As principal characteristics we could rapidly find the incredible amount of volume conceded to the production giving the harsh noise textures and the monolithic clangour a monumental exposition, almost like orchestral in a way. Aperture and clear sonority demark the structure, actually allowing the listener to perceive the most minimal details from the noisy textures and the metallic tonality source from the rhythms. Monumental sound limited by the violently metallic resonance from the rhythmic accompaniments constituted in metal clangs, metallic rasping and furious hits on diverse materials of the same natural origin. These rhythms are not disposed chaotically though, they guard a coherence with the atmosphere they do follow within the noise. At times it reminds of Militia and the precision given to the metals triggers some Einsturzende Neubauten flashbacks.

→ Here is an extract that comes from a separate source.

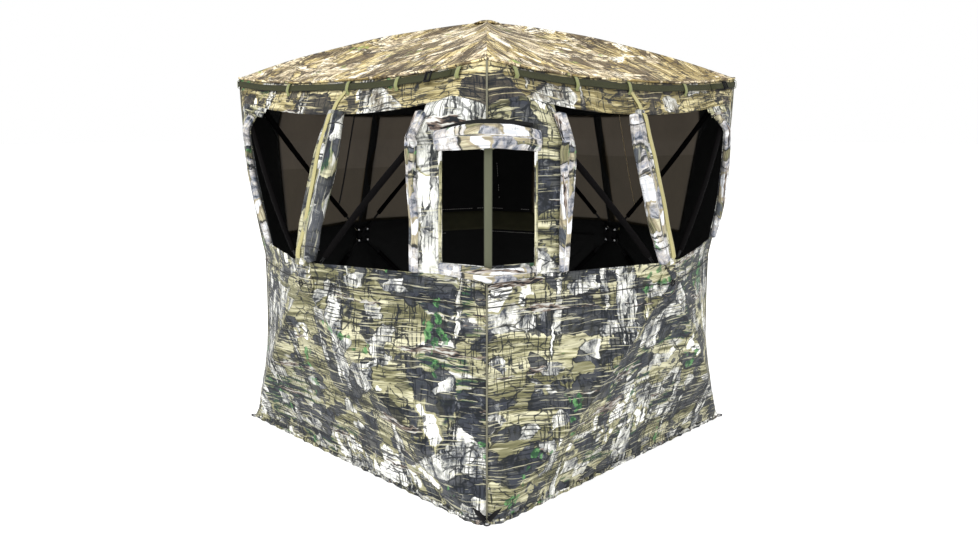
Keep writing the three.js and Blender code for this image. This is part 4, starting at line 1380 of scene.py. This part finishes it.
def around_corner(distance, z):
    """A place on the cloth beside the near corner, this far round it from the column."""
    share = abs(distance)
    column = wall_point(1, clamp(s_of(z)))
    x = min(HALF_SIDE - share, column.x)
    t, s = find_place(x, z)
    p = wall_point(t, s) if share > 0 else column
    return Vector((x, p.y, z)) if distance < 0 else Vector((-p.y, -x, z))


def corner_flap(name, centre_z, arch, tilt, reach, half_high, half_deep, seed, cad, material,
                stand=0.006, shape=None):
    rounding = 0.07
    spine, outs = [], []
    for d in stations(-reach, reach + 0.008, 52):
        turn = clamp(d / rounding)
        angle = math.pi / 4 * (1 + turn)
        out = Vector((math.sin(angle), -math.cos(angle), 0))
        u = clamp(d / reach)
        z = centre_z + arch * (1 - abs(u) ** 1.6) + tilt * u
        spine.append(around_corner(d, z) + out * (half_deep(0.5 + u / 2) + stand))
        outs.append(out)
    flap = oval_tube(name, spine, outs, half_high, half_deep, material, 26,
                     shape or roll_shape(seed, 0.07), 0.25)
    return fixed(flap, "root", cad)


corner_flap("corner_window_flap_top", 1.300, 0.016, 0.0, 0.154, swell(0.033, 0.040),
            swell(0.014, 0.023, 0.7), 8, ["corner_window_roll_top"], CAMO_ROLL)
# a black roll just above the top flap: partly the cover's black inner cloth, partly painted shadow in
# the gap over the flap
corner_flap("corner_window_flap_top_lining_and_shadow", 1.345, 0.013, 0.006, 0.134, swell(0.006, 0.011),
            swell(0.006, 0.016), 9, (), INNER, 0.003)
corner_flap("corner_window_flap_bottom", 0.874, -0.006, -0.007, 0.186, swell(0.019, 0.024),
            swell(0.012, 0.019, 0.7), 10, ["corner_window_roll_bottom"], CAMO_ROLL)

# the strap down the corner window, tucked behind both flaps
stand = [(0.835, 0.004), (0.87, 0.005), (0.90, 0.010), (1.10, 0.014), (1.27, 0.010),
         (1.30, 0.005), (1.35, 0.004)]
rows = []
for z in stations(0.835, 1.350, 40):
    column = wall_point(1, s_of(z))
    at = Vector((column.x, -column.x, z)) + NEAR_OUT * along(stand, z) + NEAR_ACROSS * 0.004
    rows.append((at, NEAR_ACROSS, None, NEAR_OUT))
strap = ribbon("corner_window_tie_strap", rows, 0.0265, 0.0016, STRAP_GREY, 6)
fixed(strap, "root", ["corner_window_strap"])

# hems down both sides of the corner window
for side, sign in ((FRONT, 1), (RIGHT, -1)):
    rows = [wall_frame(side, sign * (along(WINDOW_EDGE[side], z) - 0.005), z, 0.0022)
            for z in stations(0.88, 1.275, 30)]
    split_wall(tube_on(f"{SIDES[side]}_corner_window_hem", rows, 0.0062, 0.0028, CAMO_STRIP, 12,
                       None, 0.3), side)


# ================================================================ seams and hems
def column_place(corner, z, stand):
    """A place on a corner's column; corner 0 is front right, and they go round from there."""
    column = wall_point(1, clamp(s_of(z)))
    flare = FLARE * max(0.0, 1 - z / 0.078) ** 2
    p = Vector((column.x, column.y, z)) + NEAR_OUT * (stand + flare)
    return turned(soften(p, FRONT) if corner == 0 else p, corner)


for corner, name in enumerate(CORNERS):
    out = turned(NEAR_OUT, corner)
    spans = [(0.004, 0.836), (1.352, 1.546)] if corner == 0 else [(0.004, 1.546)]
    seams = []
    for low, high in spans:
        line = [column_place(corner, z, 0.0012) for z in stations(low, high, 40)]
        seams.append(oval_tube("seam", line, [out] * 41, 0.0032, 0.0026, SEAM_TAPE, 8))
    fixed(join(f"{name}_corner_seam", seams), "root")

for side in range(4):
    # the eave's piped edge, and the gathered hem on the ground
    rows = [wall_point(t, 1, 0.004) for t in stations(-1, 1, 60)]
    edge = [turned(p + Vector((0, 0, 0.001)), side) for p in rows]
    piping = oval_tube(f"{SIDES[side]}_eave_piping", edge, [WALL_OUT[side]] * 61, 0.0048, 0.0040,
                       CAMO_ROOF_LIT, 10)
    fixed(piping, "root")
    hem = []
    for t in stations(-0.998, 0.998, 120):
        lift = 0.010 + 0.0034 * (math.sin(t * HALF_SIDE * 88 + side)
                                 + 0.6 * math.sin(t * HALF_SIDE * 161 + side))
        p = wall_point(t, -0.988, lift - 0.001)
        hem.append(turned(soften(p, side), side))
    fold = oval_tube(f"{SIDES[side]}_ground_hem", hem, [WALL_OUT[side]] * 121, 0.0085, 0.0040,
                     CAMO_WALL, 10, roll_shape(side + 20, 0.12))
    fixed(fold, "root")

# stake loops at the foot of each corner
for corner, name in enumerate(CORNERS):
    out = turned(NEAR_OUT, corner)
    across = turned(NEAR_ACROSS, corner)
    foot = column_place(corner, 0.012, 0.0)
    loop = [foot + across * (0.011 * math.cos(k)) + out * (0.010 + 0.016 * math.sin(k))
            + Vector((0, 0, -0.006 + 0.002 * math.sin(k)))
            for k in stations(-0.15 * math.pi, 1.15 * math.pi, 14)]
    fixed(cord_tube(f"{name}_stake_loop", loop, 0.0028, BLACK_TAPE, 8), "root")


# ================================================================ the cord round the blind
PATCH_REACH = 0.056            # the cord rides over the hub patch, this far to each side


def cord_line(side):
    """The cord's way along one wall, a little lower at the corners than over the hub."""
    line = []
    for t in stations(-1, 1, 72):
        u, s = clamp(t, -0.9999, 0.9999), s_of(0.776 - 0.025 * abs(t) ** 1.2)
        p = wall_point(u, s, 0.0045 + cloth_lift(u, s, side))
        if abs(p.x) < PATCH_REACH:
            over = 0.0118 - 0.0060 * (abs(p.x) / PATCH_REACH) ** 2
            p.y = min(p.y, -(HALF_SIDE + WALL_BULGE + over))
        line.append(turned(p, side))
    return line


for side in range(4):
    span = cord_tube(f"{SIDES[side]}_hub_cord", cord_line(side), 0.0021, CORD, 8, 0.2)
    split_wall(span, side, ["hub_cord"])


# ================================================================ the back door
door_cells = [c for c in sector_faces("right") if not in_opening(c, BACK)]


def door_cloth(name, outer, inner, material, low_inner=None):
    obj = cloth_mesh(name, door_cells, place_on_wall(BACK), wall_uv(BACK), material)
    towards(obj, WALL_OUT[BACK])
    cut_outline(obj, BACK, door_outline(outer), True)
    if inner is not None:
        cut_outline(obj, BACK, door_outline(inner, low_inner), False)
    area = flat_area(obj)
    return thicken(obj, CLOTH, 1), area


leaf, area = door_cloth("entry_door_leaf", 0.0, None, [CAMO_WALL, INNER])
fixed(leaf, "door", ["entry_door"])
cut_from(leaf, (0.53, 0.60), area)
# the flap behind the tape is wide at its low corner, where the wall leaves the tape when the hub
# is pulled, and short of the blind's corner, which it would pass
flap = cloth_mesh("door_storm_flap", door_cells + sector_faces("bottom"),
                  lambda t, s: turned(wall_point(t, s, -0.0042), BACK), wall_uv(BACK), INNER)
towards(flap, WALL_OUT[BACK])
(_, flap_foot), _, (flap_far, _), (_, flap_heel) = door_outline(DOOR["tape"] + 0.016)
flap_near = DOOR["hinge"] + DOOR["tape"] + 0.002
flap_top = DOOR["high"] + DOOR["tape"] + DOOR["hole"] + 0.001
cut_outline(flap, BACK, [(flap_near, flap_foot - 0.110), (flap_near, flap_top),
                         (flap_far, flap_top), (flap_far, flap_heel)], True)
cut_outline(flap, BACK, door_outline(-0.016), False)
fixed(thicken(flap, 0.0008), "door_surround")
surround, area = door_cloth("door_surround_tape", DOOR["tape"], DOOR["gap"], [ZIP, INNER],
                            DOOR["low_gap"])
fixed(surround, "door_surround", ["door_zip_surround"])

zip_path = []
corners = door_outline(0.0065, 0.010)[1:] + [door_outline(0.0065, 0.010)[0]]
for (x0, z0), (x1, z1) in zip(corners, corners[1:]):
    zip_path += [(x0 + (x1 - x0) * k / 40, z0 + (z1 - z0) * k / 40) for k in range(40)]
coil = tube_on("door_zip_coil", [wall_frame(BACK, x, z, 0.0012) for x, z in zip_path], 0.0032,
               0.0018, HUB, 8, lambda angle, share, run: 1 + 0.18 * math.sin(run * 1900))
fixed(coil, "door_surround")
at, across, up, out = wall_frame(BACK, 0.60, DOOR["high"] + 0.006, 0.0030)
slider = [cord_tube("slider", [at - across * 0.007, at, at + across * 0.007], 0.0042, HUB, 10),
          ribbon("puller", [(at + out * stand - up * fall, across, up, out) for stand, fall in
                            ((0.004, 0), (0.005, 0.015), (0.003, 0.032))], 0.0075, 0.0014,
                 BLACK_TAPE, 2)]
fixed(join("door_zip_slider", slider), "door_surround")

def stitch(side, x, z, run, rise, radius):
    """One stitch of an inner seam, 8 mm long across or up the wall."""
    path = [wall_frame(side, x + run * d, z + rise * d, -0.0072)[0] for d in (0, 0.004, 0.008)]
    return cord_tube("dash", path, radius, THREAD, 6)


# inside: a zip's pull cord on each mesh panel, and the seam tape and stitches at the far corner
for side, sign, material, radius in ((LEFT, 1, BLACK_TAPE, 0.0036), (BACK, -1, TIE, 0.0026)):
    line = [wall_frame(side, sign * (0.140 + 0.010 * (VALANCE_Z - z) / 0.4), z, -0.0095)[0]
            for z in stations(0.93, VALANCE_Z + 0.01, 24)]
    cord = cord_tube(f"{SIDES[side]}_zip_pull_cord", line, radius, material, 8)
    split_wall(cord, side, ())
for side, sign in ((BACK, 1), (LEFT, -1)):
    rows = [wall_frame(side, sign * x, 0.815, -0.0055) for x in stations(0.42, 0.735, 20)]
    split_wall(ribbon(f"{SIDES[side]}_inner_seam_tape", rows, 0.105, 0.0010, OLIVE_DIM, 6, 2),
               side)
    dashes = []
    for z, cover in ((0.882, -0.35), (0.752, 0.05)):
        for k in range(24):
            x = sign * (0.44 + 0.0125 * k)
            if wobble(x, z, 41, 9) > cover:
                dashes.append(stitch(side, x, z, sign, 0, 0.0014))
    if side == BACK:
        for k in range(16):
            z = 0.94 + 0.0135 * k
            if wobble(z * 2, z, 43, 9) > -0.1:
                dashes.append(stitch(side, 0.655 + 0.16 * (z - 0.94), z, 0, 1, 0.0010))
    split_wall(join(f"{SIDES[side]}_inner_seam_stitches", dashes), side, ())

# ================================================================ camera, floor and light
scene = bpy.context.scene
CAMERA_DISTANCE, CAMERA_HEIGHT, CAMERA_PITCH = 3.63, 1.35, math.radians(10.5)
CAMERA_LENS = 29.8            # mm, on a sensor 36 mm wide
CAMERA_SHIFT = 0.0022         # puts the blind at the photo's place across
FLOOR_REACH = 60              # half the width of the floor, metres
FLOOR_DROP = 0.001            # keeps the floor just under the ground hem
diagonal = math.sqrt(0.5)
camera_data = bpy.data.cameras.new("camera")
camera_data.sensor_width = 36
camera_data.lens = CAMERA_LENS
camera = bpy.data.objects.new("camera", camera_data)
camera.location = (CAMERA_DISTANCE * diagonal, -CAMERA_DISTANCE * diagonal, CAMERA_HEIGHT)
look = Vector((-diagonal * math.cos(CAMERA_PITCH), diagonal * math.cos(CAMERA_PITCH),
               -math.sin(CAMERA_PITCH)))
camera.rotation_mode = "QUATERNION"
camera.rotation_quaternion = look.to_track_quat("-Z", "Y")
camera_data.shift_x = CAMERA_SHIFT
scene.collection.objects.link(camera)
scene.camera = camera

floor_mesh = bpy.data.meshes.new("floor")
floor_mesh.from_pydata([(x * FLOOR_REACH, y * FLOOR_REACH, -FLOOR_DROP)
                        for x, y in ((-1, -1), (1, -1), (1, 1), (-1, 1))], [], [(0, 1, 2, 3)])
floor = bpy.data.objects.new("floor", floor_mesh)
scene.collection.objects.link(floor)
floor_paint = Graph("floor_paint")
floor_paint.surface((0.9, 0.9, 0.9), 0.9, None, Specular_IOR_Level=0.1,
                    Emission_Color=(1, 1, 1, 1), Emission_Strength=0.45)
floor_mesh.materials.append(floor_paint.material)
floor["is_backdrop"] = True

world = bpy.data.worlds.new("studio")
world.use_nodes = True
world.node_tree.nodes["Background"].inputs[0].default_value = (1.0, 1.0, 1.0, 1)
world.node_tree.nodes["Background"].inputs[1].default_value = 1.0
scene.world = world
scene.view_settings.view_transform = "Standard"


def area_light(name, place, aim, size, power):
    data = bpy.data.lights.new(name, "AREA")
    data.size = size
    data.energy = power
    light = bpy.data.objects.new(name, data)
    light.location = place
    light.rotation_mode = "QUATERNION"
    light.rotation_quaternion = (Vector(aim) - Vector(place)).to_track_quat("-Z", "Y")
    scene.collection.objects.link(light)


area_light("key", (1.5, -4.5, 4.8), (0, 0, 0.9), 2.5, 230)
area_light("fill", (4.8, -1.2, 3.4), (0, 0, 0.9), 3.0, 80)

low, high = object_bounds()
{"cad": [list(cad_low), list(cad_high)], "visual": [list(low), list(high)]}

Track two could constitute an excellent example on mutual sonic understanding and cohesion and a perfect example on the apotheosis of sound they try to bring, expanding the cacophonous virulence to the size and form of an orchestral thunder.

I don’t quite understand how they conceived this collaboration, if it was mixed which would be the easiest way, the mix then would be great, administering a great synchronicity between the two ensembles. Now if they just speculated sonically and improvised to create this then their understanding on coupling is simply astonishing, the balance created between organic sonorities and synthetic distortions, instrumental apparitions versus noisy mechanical structures is impressive. Worth checking for all those noise lovers wanting to find higher thrills and even more extreme sonorities, these two bands have created something to extremely reverb on.